TASK – Repeat all of the records verbatim.

PROVIDED INFORMATION –

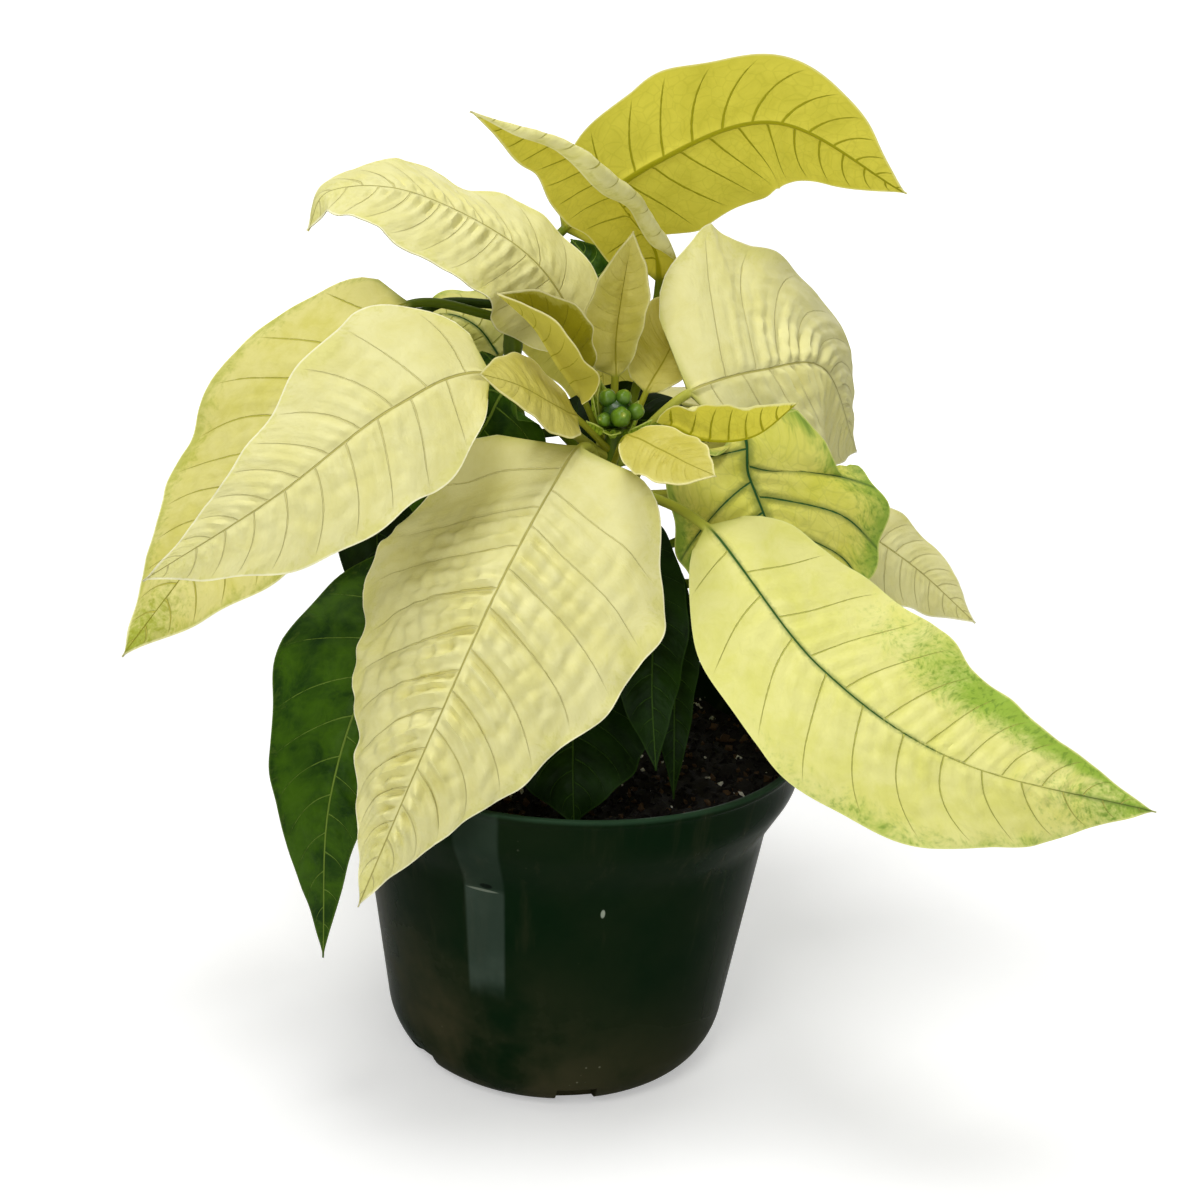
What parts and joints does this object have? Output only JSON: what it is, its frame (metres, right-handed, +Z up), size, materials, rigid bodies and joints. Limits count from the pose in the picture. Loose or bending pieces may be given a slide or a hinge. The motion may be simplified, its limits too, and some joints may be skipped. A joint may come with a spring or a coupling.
{
  "type": "potted poinsettia",
  "caption": "White-bracted poinsettia growing in a round, dark green nursery pot; petioled bracts and leaves on a forked stem, standing on the pot's flat base.",
  "frame": {"origin": "middle of the underside of the pot's base, on the surface that the pot stands on", "axes": "+Z up along the pot's axis; -Y is the plant's front, to which the flower head leans; +X is to the right when looking at the front"},
  "size_m": [0.24, 0.1853, 0.252],
  "materials": {
    "cream_bract": "satin leaf, creamy white with raised blisters between sunk veins",
    "yellow_bract": "satin leaf, yellow-cream, olive yellow underneath",
    "mixed_leaf": "satin leaf, cream-yellow with green veins and margins",
    "green_leaf": "satin leaf, deep green with paler veins",
    "stem": "smooth green stem, brown and corky at the foot",
    "bud": "smooth, slightly waxy green",
    "bractlet": "yellow-green, slightly waxy",
    "soil": "rough, matte, dark potting mix with bark and perlite",
    "pot_plastic": "glossy moulded plastic with fine dust and scratches"
  },
  "bodies": {
    "root": {"pot": "pot_plastic", "soil": "soil", "stems": "stem", "flower_buds": "bud", "flower_bractlets": "bractlet", "bract_front": "cream_bract", "bract_left_front": "cream_bract", "bract_left": "yellow_bract", "bract_upper_left": "cream_bract", "bract_right": "cream_bract", "bract_far_right": "cream_bract", "bract_right_front": "mixed_leaf", "bract_top_right": "yellow_bract", "bract_top_left": "cream_bract", "bract_back_left": "cream_bract", "bract_back": "cream_bract", "bract_back_right": "cream_bract", "bract_folded": "yellow_bract", "bract_small_left": "cream_bract", "bract_upright": "cream_bract", "bract_small_right": "cream_bract", "bract_narrow": "yellow_bract", "bract_small_front": "cream_bract", "bract_small_back": "cream_bract", "leaf_variegated": "mixed_leaf", "leaf_yellow_green": "mixed_leaf", "leaf_left": "green_leaf", "leaf_left_inner": "green_leaf", "leaf_front_left": "green_leaf", "leaf_front": "green_leaf", "leaf_front_narrow": "green_leaf", "leaf_low_front": "green_leaf", "leaf_behind_head": "green_leaf", "leaf_small_back": "green_leaf", "leaf_back_left": "green_leaf", "leaf_back": "green_leaf", "leaf_back_right": "green_leaf", "leaf_right": "green_leaf", "leaf_low_left": "green_leaf"}
  },
  "joints": []
}
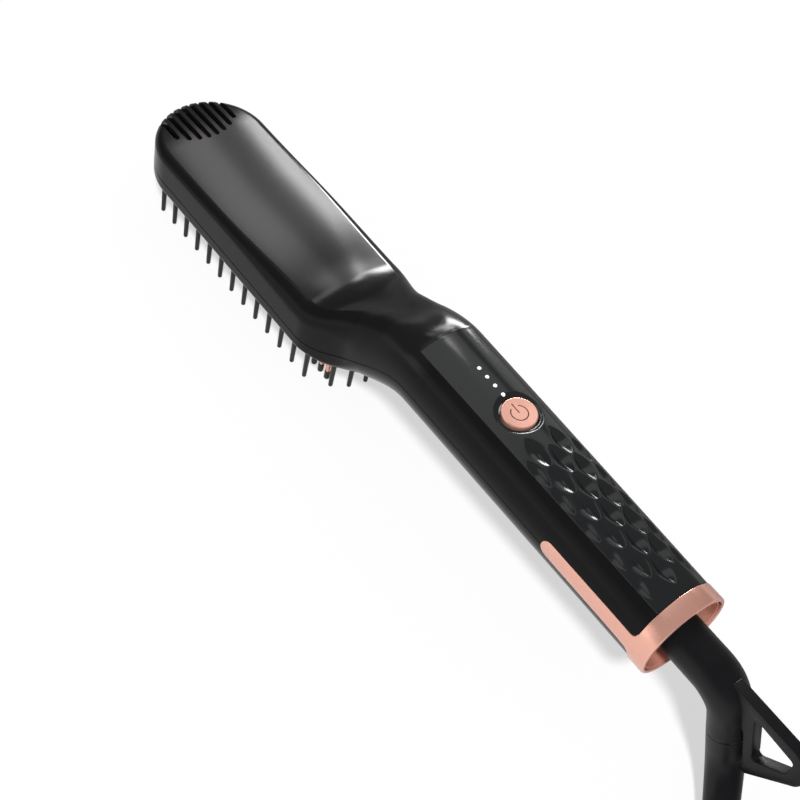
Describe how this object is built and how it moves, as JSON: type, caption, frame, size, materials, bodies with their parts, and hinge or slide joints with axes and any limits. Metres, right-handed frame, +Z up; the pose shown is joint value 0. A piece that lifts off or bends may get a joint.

SOLUTION –
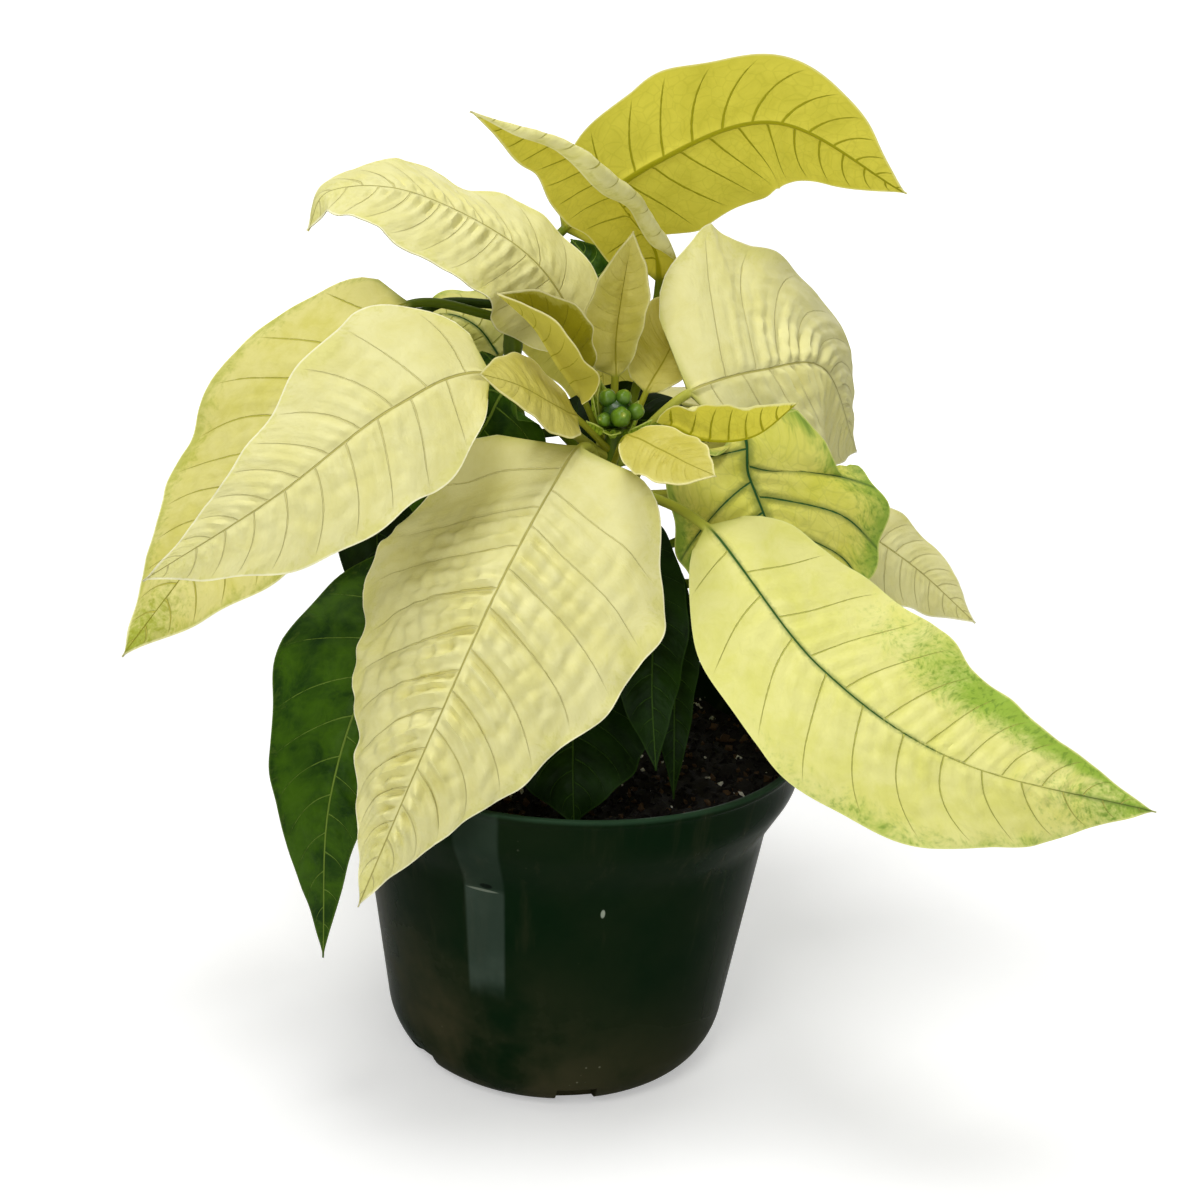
What parts and joints does this object have? Output only JSON: what it is, its frame (metres, right-handed, +Z up), size, materials, rigid bodies and joints. Limits count from the pose in the picture. Loose or bending pieces may be given a slide or a hinge. The motion may be simplified, its limits too, and some joints may be skipped. A joint may come with a spring or a coupling.
{
  "type": "potted poinsettia",
  "caption": "White-bracted poinsettia growing in a round, dark green nursery pot; petioled bracts and leaves on a forked stem, standing on the pot's flat base.",
  "frame": {"origin": "middle of the underside of the pot's base, on the surface that the pot stands on", "axes": "+Z up along the pot's axis; -Y is the plant's front, to which the flower head leans; +X is to the right when looking at the front"},
  "size_m": [0.24, 0.1853, 0.252],
  "materials": {
    "cream_bract": "satin leaf, creamy white with raised blisters between sunk veins",
    "yellow_bract": "satin leaf, yellow-cream, olive yellow underneath",
    "mixed_leaf": "satin leaf, cream-yellow with green veins and margins",
    "green_leaf": "satin leaf, deep green with paler veins",
    "stem": "smooth green stem, brown and corky at the foot",
    "bud": "smooth, slightly waxy green",
    "bractlet": "yellow-green, slightly waxy",
    "soil": "rough, matte, dark potting mix with bark and perlite",
    "pot_plastic": "glossy moulded plastic with fine dust and scratches"
  },
  "bodies": {
    "root": {"pot": "pot_plastic", "soil": "soil", "stems": "stem", "flower_buds": "bud", "flower_bractlets": "bractlet", "bract_front": "cream_bract", "bract_left_front": "cream_bract", "bract_left": "yellow_bract", "bract_upper_left": "cream_bract", "bract_right": "cream_bract", "bract_far_right": "cream_bract", "bract_right_front": "mixed_leaf", "bract_top_right": "yellow_bract", "bract_top_left": "cream_bract", "bract_back_left": "cream_bract", "bract_back": "cream_bract", "bract_back_right": "cream_bract", "bract_folded": "yellow_bract", "bract_small_left": "cream_bract", "bract_upright": "cream_bract", "bract_small_right": "cream_bract", "bract_narrow": "yellow_bract", "bract_small_front": "cream_bract", "bract_small_back": "cream_bract", "leaf_variegated": "mixed_leaf", "leaf_yellow_green": "mixed_leaf", "leaf_left": "green_leaf", "leaf_left_inner": "green_leaf", "leaf_front_left": "green_leaf", "leaf_front": "green_leaf", "leaf_front_narrow": "green_leaf", "leaf_low_front": "green_leaf", "leaf_behind_head": "green_leaf", "leaf_small_back": "green_leaf", "leaf_back_left": "green_leaf", "leaf_back": "green_leaf", "leaf_back_right": "green_leaf", "leaf_right": "green_leaf", "leaf_low_left": "green_leaf"}
  },
  "joints": []
}
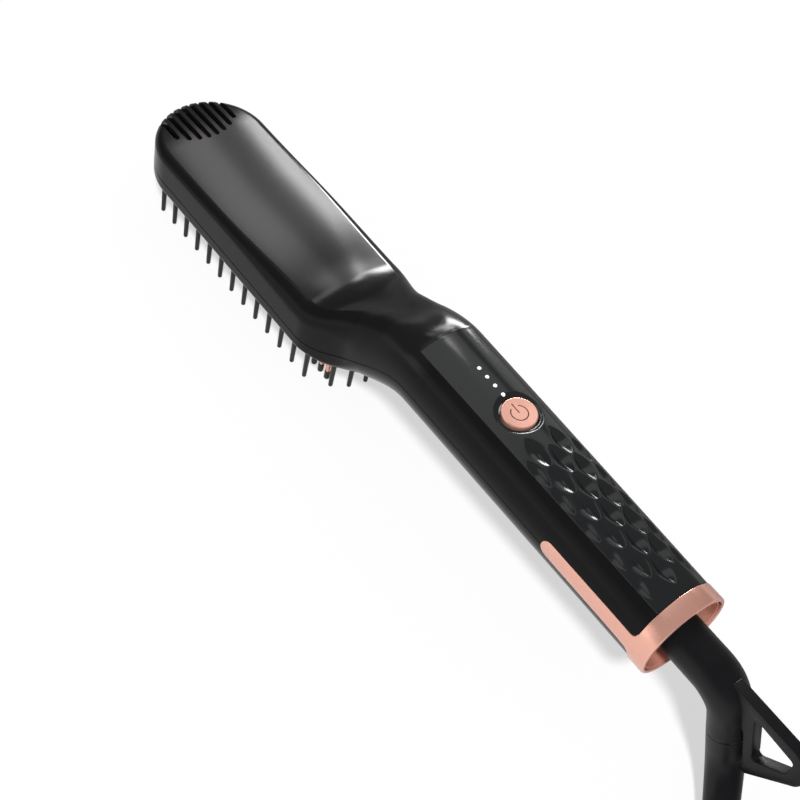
Describe how this object is built and how it moves, as JSON: type, caption, frame, size, materials, bodies with their parts, and hinge or slide joints with axes and any limits. Metres, right-handed frame, +Z up; the pose shown is joint value 0. A piece that lifts off or bends may get a joint.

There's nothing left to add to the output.